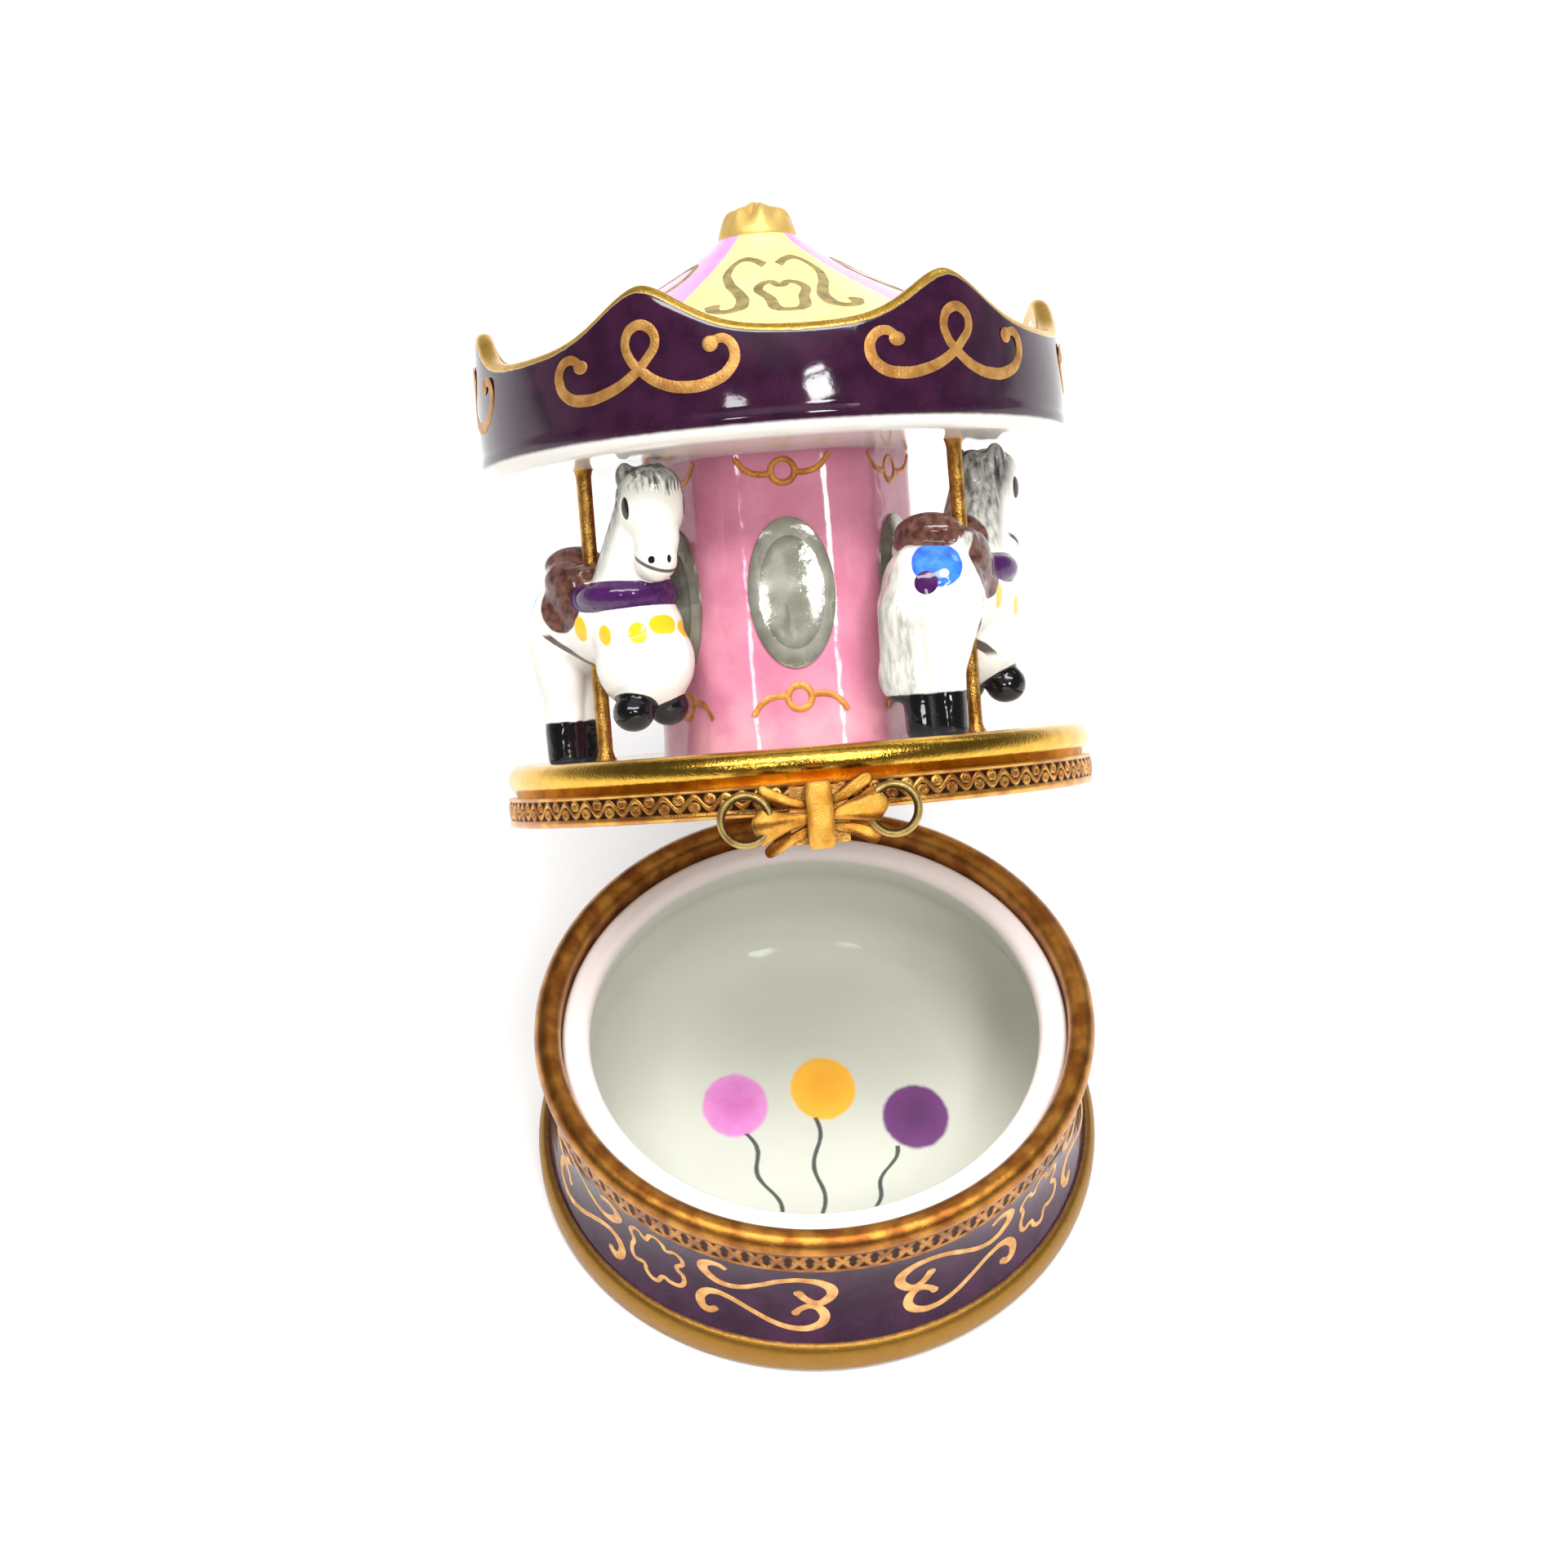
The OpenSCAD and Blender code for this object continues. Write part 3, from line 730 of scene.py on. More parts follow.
def makeMirrors():
    s = mirror
    look = makeMirrorLook()
    clear()
    bpy.ops.mesh.primitive_circle_add(vertices=96, radius=mm, fill_type="NGON", rotation=(math.pi / 2, 0, 0))
    first = named("mirror_glass_1")
    bpy.ops.object.transform_apply(rotation=True)
    bpy.ops.object.mode_set(mode="EDIT")
    bpy.ops.mesh.select_all(action="SELECT")
    bpy.ops.transform.resize(value=(s["width"] / 2, 1, s["height"] / 2))
    out = -(s["thick"] - s["sink"]) * mm
    bpy.ops.mesh.extrude_region_move(TRANSFORM_OT_translate={"value": (0, out * 0.5, 0)})
    scale = 1
    depth = 0.5
    for size, reach in s["rings"]:
        bpy.ops.mesh.extrude_region_move(TRANSFORM_OT_translate={"value": (0, out * (reach - depth), 0)})
        bpy.ops.transform.resize(value=(size / scale, 1, size / scale))
        scale = size
        depth = reach
    bpy.ops.mesh.select_all(action="SELECT")
    outward()
    bpy.ops.object.mode_set(mode="OBJECT")
    co = points(first)
    ratio = np.hypot(co[:, 0] / (s["width"] / 2), co[:, 2] / (s["height"] / 2))
    # painted shade along the rim's dark outline, and in the crease where the bevel meets the glass
    rim = np.clip((ratio - 0.95) / 0.04, 0, 1)
    mark(first, "rim", np.maximum(rim, (abs(ratio - s["bevelEnd"]) < 0.01) * 0.8))
    smoothBy(first, 30)
    base = points(first)
    base[:, 2] += mirrorMid
    base[:, 1] -= columnFlat
    for k, angle in enumerate(faceAngles):
        piece = first if k == 0 else copied(first, f"mirror_glass_{k + 1}")
        setPoints(piece, swung(base, angle + math.pi / 2))
    for k in range(6):
        piece = bpy.data.objects[f"mirror_glass_{k + 1}"]
        place(piece, "lid", look, "mirror_silver", f"mirror_{k + 1}")
    print("mirrors set")


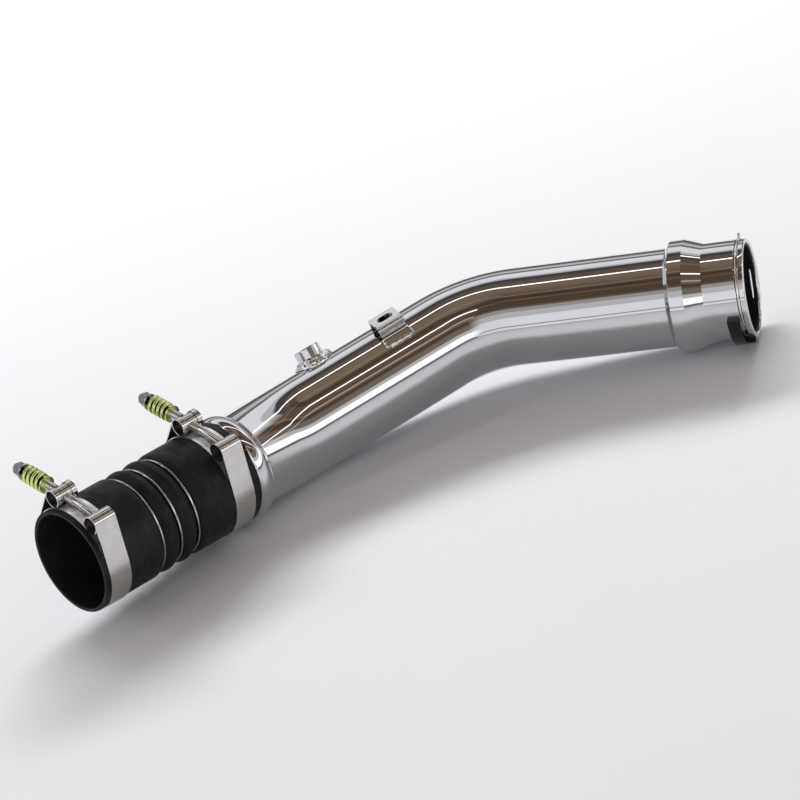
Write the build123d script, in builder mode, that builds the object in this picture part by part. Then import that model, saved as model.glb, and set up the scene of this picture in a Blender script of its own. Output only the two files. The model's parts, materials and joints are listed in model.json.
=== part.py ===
from build123d import *
from math import acos, atan2, cos, degrees, radians, sin, sqrt, tan
import os

os.makedirs("parts", exist_ok=True)

# Pipe: one round tube with two bends whose planes are turned from each other
tube_od = 76.2
tube_wall = 1.65
bend_clr = 100.0
first_bend = 20.5
second_bend = 37.0
bend_twist = 43.6
corner_spacing = 173.3

# Distances along the hose leg, from the first corner of the pipe's path
hose_start = 66.0
tube_in_hose = 44.0
hose_length = 152.4

# Rolled bead that stops the hose
bead_width = 14.0
bead_height = 4.5

# Hose: plain cuffs with convolutions between them
hose_wall = 3.2
hose_fit = 0.1
hose_edge_round = 0.9
valley_depth = 4.2
valley_pitch = 17.0
valley_count = 3
first_valley = 60.0
cuff_shoulder = 5.5
ring_wire = 2.0

# Clamps: band, liner, T-bolt, trunnion, spring and nut
snug = 0.05
clamp_width = 19.0
inner_clamp = 16.5
outer_clamp_inset = 13.4
clamp_lean = -18.0
band_thickness = 0.8
liner_thickness = 0.5
liner_half_angle = 59.0
loop_od = 14.2
loop_half_angle = 26.0
trunnion_length = 13.0
trunnion_slot = 10.4
slot_room = 0.5
bolt_slot = 7.2
bolt_diameter = 6.0
bolt_rise = 5.0
bolt_clr = 170.0
bolt_reach = 53.5
barrel_fit = 0.1
sleeve_od = 8.2
sleeve_id = 6.3
sleeve_start = 6.4
flange_start = 17.2
flange_od = 13.6
flange_thickness = 1.2
guide_end = 34.0
guide_od = 7.4
spring_od = 14.6
spring_wire = 2.9
spring_turns = 4.4
washer_start = 42.2
washer_od = 13.0
washer_thickness = 1.2
nut_flats = 10.0
nut_height = 6.4
nut_collar_od = 9.0
nut_collar_height = 2.2

# Collar on the socket leg, from the second corner of the pipe's path
collar_start = 155.8
tube_in_collar = 6.0
collar_od = 86.6
collar_chamfer = 4.0
collar_flat = 11.0
collar_cone = 14.1
socket_end = 217.4
neck_od = 76.6
socket_bore = 69.0
mouth_chamfer = 0.8
seal_pocket_wall = 3.9
seal_pocket_start = 163.6
seal_pocket_length = 11.0
seal_bore = 67.2
seal_lip_bore = 63.2
seal_lip_length = 3.0
seal_setback = 2.0

# Wire clip in its groove, and the retainer that holds its ends
clip_station = 211.7
clip_wire = 2.2
clip_radius = 37.2
clip_fit = 0.2
clip_ease = 4.0
clip_bow_round = 1.6
clip_leg_round = 6.0
clip_start_lean = 106.0
clip_bump_lean = -30.0
clip_bump_width = 5.0
clip_bump_height = 4.6
clip_leg_start = -84.0
clip_leg_end = -140.0
clip_end_lean = -198.0
retainer_start = 200.5
retainer_length = 9.6
retainer_from = 97.0
retainer_to = 155.0
retainer_height = 4.2
retainer_lip_from = 138.0
retainer_lip_length = 16.6

# Sensor bung on the middle run, from the first corner of the pipe's path
bung_station = 45.5
bung_lean = -26.0
bung_od = 21.4
bung_bore = 14.6
bung_hole = 14.0
bung_height = 12.3
bung_weld_od = 33.0
bung_weld_height = 4.4
bung_weld_toe = 0.4
bung_weld_flare = 0.8
bung_weld_crown = 0.72

# Bracket on the middle run
bracket_station = 105.6
bracket_lean = 8.5
bracket_width = 22.0
bracket_sheet = 2.0
bracket_height = 9.0
bracket_plate = 19.3
bracket_plate_offset = -0.65
bracket_foot = 25.0
bracket_round = 2.0
slot_width = 6.4
slot_length = 13.4
slot_offset = -2.0
bracket_weld = 3.6
bracket_weld_lead = 1.0

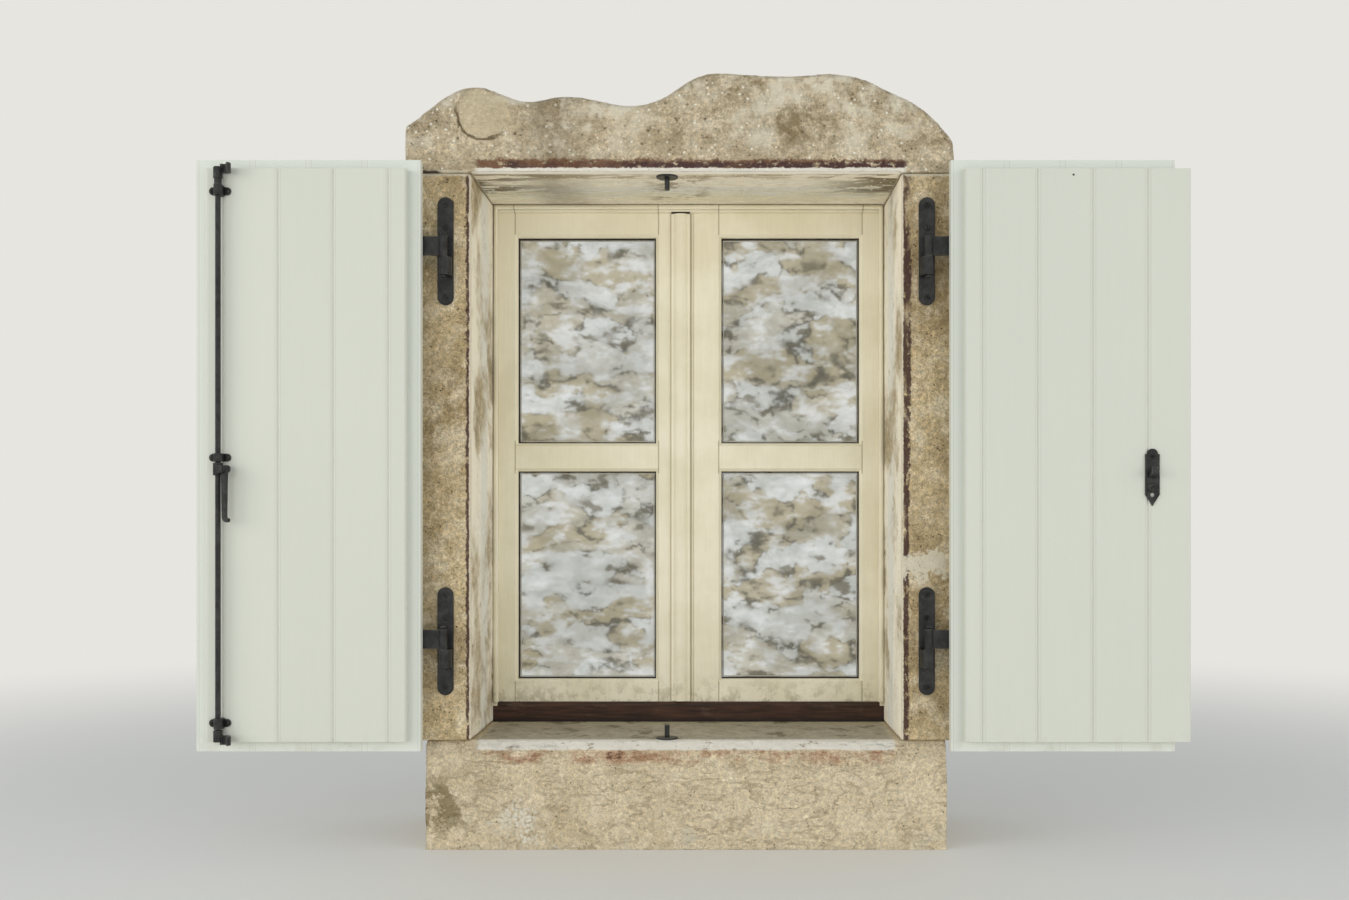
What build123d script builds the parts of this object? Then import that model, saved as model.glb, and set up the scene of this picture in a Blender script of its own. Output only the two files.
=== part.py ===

○ ○ ○ ○ ○

▶ **GOAL OF THE EXERCISE**
Copy the whole listing above word for word but do not carry over the pictures.

▶ **WRITTEN SOLUTION**
The OpenSCAD and Blender code for this object continues. Write part 3, from line 730 of scene.py on. More parts follow.
def makeMirrors():
    s = mirror
    look = makeMirrorLook()
    clear()
    bpy.ops.mesh.primitive_circle_add(vertices=96, radius=mm, fill_type="NGON", rotation=(math.pi / 2, 0, 0))
    first = named("mirror_glass_1")
    bpy.ops.object.transform_apply(rotation=True)
    bpy.ops.object.mode_set(mode="EDIT")
    bpy.ops.mesh.select_all(action="SELECT")
    bpy.ops.transform.resize(value=(s["width"] / 2, 1, s["height"] / 2))
    out = -(s["thick"] - s["sink"]) * mm
    bpy.ops.mesh.extrude_region_move(TRANSFORM_OT_translate={"value": (0, out * 0.5, 0)})
    scale = 1
    depth = 0.5
    for size, reach in s["rings"]:
        bpy.ops.mesh.extrude_region_move(TRANSFORM_OT_translate={"value": (0, out * (reach - depth), 0)})
        bpy.ops.transform.resize(value=(size / scale, 1, size / scale))
        scale = size
        depth = reach
    bpy.ops.mesh.select_all(action="SELECT")
    outward()
    bpy.ops.object.mode_set(mode="OBJECT")
    co = points(first)
    ratio = np.hypot(co[:, 0] / (s["width"] / 2), co[:, 2] / (s["height"] / 2))
    # painted shade along the rim's dark outline, and in the crease where the bevel meets the glass
    rim = np.clip((ratio - 0.95) / 0.04, 0, 1)
    mark(first, "rim", np.maximum(rim, (abs(ratio - s["bevelEnd"]) < 0.01) * 0.8))
    smoothBy(first, 30)
    base = points(first)
    base[:, 2] += mirrorMid
    base[:, 1] -= columnFlat
    for k, angle in enumerate(faceAngles):
        piece = first if k == 0 else copied(first, f"mirror_glass_{k + 1}")
        setPoints(piece, swung(base, angle + math.pi / 2))
    for k in range(6):
        piece = bpy.data.objects[f"mirror_glass_{k + 1}"]
        place(piece, "lid", look, "mirror_silver", f"mirror_{k + 1}")
    print("mirrors set")


Write the build123d script, in builder mode, that builds the object in this picture part by part. Then import that model, saved as model.glb, and set up the scene of this picture in a Blender script of its own. Output only the two files. The model's parts, materials and joints are listed in model.json.
=== part.py ===
from build123d import *
from math import acos, atan2, cos, degrees, radians, sin, sqrt, tan
import os

os.makedirs("parts", exist_ok=True)

# Pipe: one round tube with two bends whose planes are turned from each other
tube_od = 76.2
tube_wall = 1.65
bend_clr = 100.0
first_bend = 20.5
second_bend = 37.0
bend_twist = 43.6
corner_spacing = 173.3

# Distances along the hose leg, from the first corner of the pipe's path
hose_start = 66.0
tube_in_hose = 44.0
hose_length = 152.4

# Rolled bead that stops the hose
bead_width = 14.0
bead_height = 4.5

# Hose: plain cuffs with convolutions between them
hose_wall = 3.2
hose_fit = 0.1
hose_edge_round = 0.9
valley_depth = 4.2
valley_pitch = 17.0
valley_count = 3
first_valley = 60.0
cuff_shoulder = 5.5
ring_wire = 2.0

# Clamps: band, liner, T-bolt, trunnion, spring and nut
snug = 0.05
clamp_width = 19.0
inner_clamp = 16.5
outer_clamp_inset = 13.4
clamp_lean = -18.0
band_thickness = 0.8
liner_thickness = 0.5
liner_half_angle = 59.0
loop_od = 14.2
loop_half_angle = 26.0
trunnion_length = 13.0
trunnion_slot = 10.4
slot_room = 0.5
bolt_slot = 7.2
bolt_diameter = 6.0
bolt_rise = 5.0
bolt_clr = 170.0
bolt_reach = 53.5
barrel_fit = 0.1
sleeve_od = 8.2
sleeve_id = 6.3
sleeve_start = 6.4
flange_start = 17.2
flange_od = 13.6
flange_thickness = 1.2
guide_end = 34.0
guide_od = 7.4
spring_od = 14.6
spring_wire = 2.9
spring_turns = 4.4
washer_start = 42.2
washer_od = 13.0
washer_thickness = 1.2
nut_flats = 10.0
nut_height = 6.4
nut_collar_od = 9.0
nut_collar_height = 2.2

# Collar on the socket leg, from the second corner of the pipe's path
collar_start = 155.8
tube_in_collar = 6.0
collar_od = 86.6
collar_chamfer = 4.0
collar_flat = 11.0
collar_cone = 14.1
socket_end = 217.4
neck_od = 76.6
socket_bore = 69.0
mouth_chamfer = 0.8
seal_pocket_wall = 3.9
seal_pocket_start = 163.6
seal_pocket_length = 11.0
seal_bore = 67.2
seal_lip_bore = 63.2
seal_lip_length = 3.0
seal_setback = 2.0

# Wire clip in its groove, and the retainer that holds its ends
clip_station = 211.7
clip_wire = 2.2
clip_radius = 37.2
clip_fit = 0.2
clip_ease = 4.0
clip_bow_round = 1.6
clip_leg_round = 6.0
clip_start_lean = 106.0
clip_bump_lean = -30.0
clip_bump_width = 5.0
clip_bump_height = 4.6
clip_leg_start = -84.0
clip_leg_end = -140.0
clip_end_lean = -198.0
retainer_start = 200.5
retainer_length = 9.6
retainer_from = 97.0
retainer_to = 155.0
retainer_height = 4.2
retainer_lip_from = 138.0
retainer_lip_length = 16.6

# Sensor bung on the middle run, from the first corner of the pipe's path
bung_station = 45.5
bung_lean = -26.0
bung_od = 21.4
bung_bore = 14.6
bung_hole = 14.0
bung_height = 12.3
bung_weld_od = 33.0
bung_weld_height = 4.4
bung_weld_toe = 0.4
bung_weld_flare = 0.8
bung_weld_crown = 0.72

# Bracket on the middle run
bracket_station = 105.6
bracket_lean = 8.5
bracket_width = 22.0
bracket_sheet = 2.0
bracket_height = 9.0
bracket_plate = 19.3
bracket_plate_offset = -0.65
bracket_foot = 25.0
bracket_round = 2.0
slot_width = 6.4
slot_length = 13.4
slot_offset = -2.0
bracket_weld = 3.6
bracket_weld_lead = 1.0

What build123d script builds the parts of this object? Then import that model, saved as model.glb, and set up the scene of this picture in a Blender script of its own. Output only the two files.
=== part.py ===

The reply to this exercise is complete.